WHAT YOU NEED TO DO
Quote each record exactly, please, leaving none out.
--- start EXTRACTED RECORDS ---
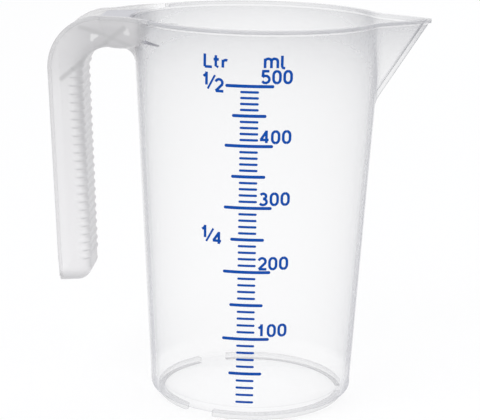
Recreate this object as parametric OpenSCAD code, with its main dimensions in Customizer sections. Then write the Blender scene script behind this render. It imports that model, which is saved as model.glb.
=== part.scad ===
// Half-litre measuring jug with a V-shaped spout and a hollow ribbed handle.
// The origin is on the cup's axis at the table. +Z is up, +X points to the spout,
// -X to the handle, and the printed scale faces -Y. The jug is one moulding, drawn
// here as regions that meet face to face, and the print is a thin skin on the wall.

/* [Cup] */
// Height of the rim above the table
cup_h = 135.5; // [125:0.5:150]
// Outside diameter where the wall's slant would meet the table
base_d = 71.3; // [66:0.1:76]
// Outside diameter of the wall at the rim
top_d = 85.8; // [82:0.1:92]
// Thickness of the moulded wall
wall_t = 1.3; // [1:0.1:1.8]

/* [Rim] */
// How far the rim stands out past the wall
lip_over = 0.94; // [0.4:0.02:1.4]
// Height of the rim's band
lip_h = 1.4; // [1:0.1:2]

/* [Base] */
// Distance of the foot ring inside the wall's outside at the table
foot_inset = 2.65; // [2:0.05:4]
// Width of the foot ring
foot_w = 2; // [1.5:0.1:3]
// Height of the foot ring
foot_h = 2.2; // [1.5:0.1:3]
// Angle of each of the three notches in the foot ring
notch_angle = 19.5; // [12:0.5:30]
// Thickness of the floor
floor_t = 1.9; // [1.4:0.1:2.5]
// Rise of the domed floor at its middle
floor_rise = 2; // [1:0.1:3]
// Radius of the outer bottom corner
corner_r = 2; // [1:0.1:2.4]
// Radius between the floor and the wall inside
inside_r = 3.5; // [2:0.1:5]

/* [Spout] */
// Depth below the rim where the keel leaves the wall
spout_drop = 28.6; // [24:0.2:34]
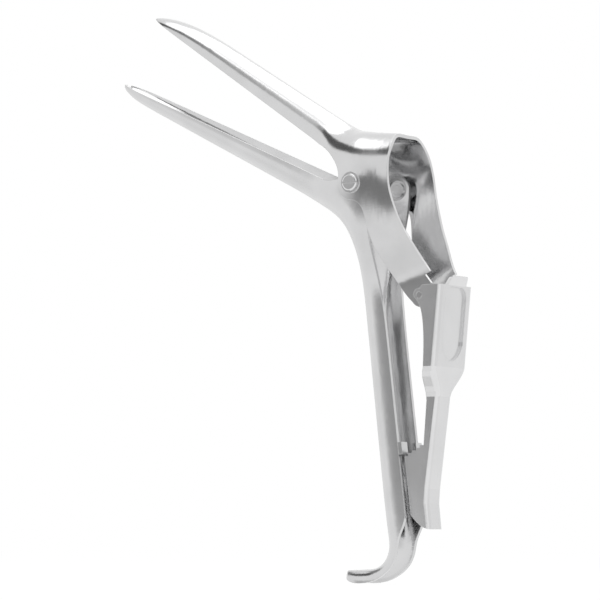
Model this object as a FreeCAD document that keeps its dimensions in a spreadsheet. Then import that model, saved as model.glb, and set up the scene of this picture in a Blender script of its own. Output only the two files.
--- end EXTRACTED RECORDS ---
EXERCISE ANSWER
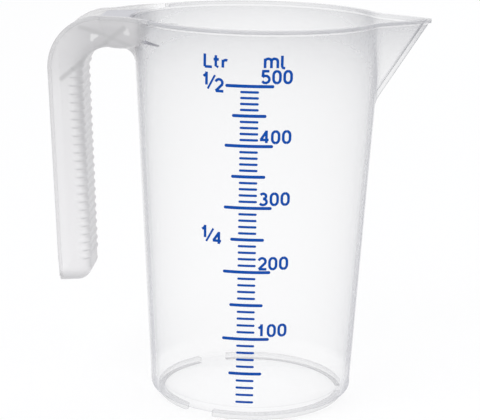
Recreate this object as parametric OpenSCAD code, with its main dimensions in Customizer sections. Then write the Blender scene script behind this render. It imports that model, which is saved as model.glb.
=== part.scad ===
// Half-litre measuring jug with a V-shaped spout and a hollow ribbed handle.
// The origin is on the cup's axis at the table. +Z is up, +X points to the spout,
// -X to the handle, and the printed scale faces -Y. The jug is one moulding, drawn
// here as regions that meet face to face, and the print is a thin skin on the wall.

/* [Cup] */
// Height of the rim above the table
cup_h = 135.5; // [125:0.5:150]
// Outside diameter where the wall's slant would meet the table
base_d = 71.3; // [66:0.1:76]
// Outside diameter of the wall at the rim
top_d = 85.8; // [82:0.1:92]
// Thickness of the moulded wall
wall_t = 1.3; // [1:0.1:1.8]

/* [Rim] */
// How far the rim stands out past the wall
lip_over = 0.94; // [0.4:0.02:1.4]
// Height of the rim's band
lip_h = 1.4; // [1:0.1:2]

/* [Base] */
// Distance of the foot ring inside the wall's outside at the table
foot_inset = 2.65; // [2:0.05:4]
// Width of the foot ring
foot_w = 2; // [1.5:0.1:3]
// Height of the foot ring
foot_h = 2.2; // [1.5:0.1:3]
// Angle of each of the three notches in the foot ring
notch_angle = 19.5; // [12:0.5:30]
// Thickness of the floor
floor_t = 1.9; // [1.4:0.1:2.5]
// Rise of the domed floor at its middle
floor_rise = 2; // [1:0.1:3]
// Radius of the outer bottom corner
corner_r = 2; // [1:0.1:2.4]
// Radius between the floor and the wall inside
inside_r = 3.5; // [2:0.1:5]

/* [Spout] */
// Depth below the rim where the keel leaves the wall
spout_drop = 28.6; // [24:0.2:34]
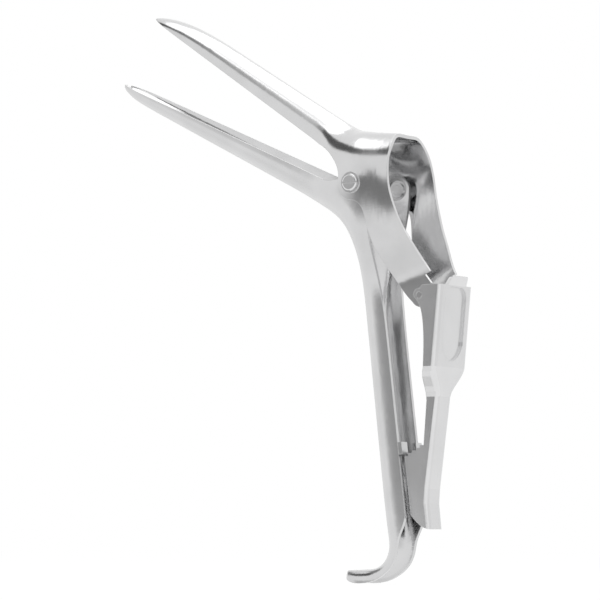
Model this object as a FreeCAD document that keeps its dimensions in a spreadsheet. Then import that model, saved as model.glb, and set up the scene of this picture in a Blender script of its own. Output only the two files.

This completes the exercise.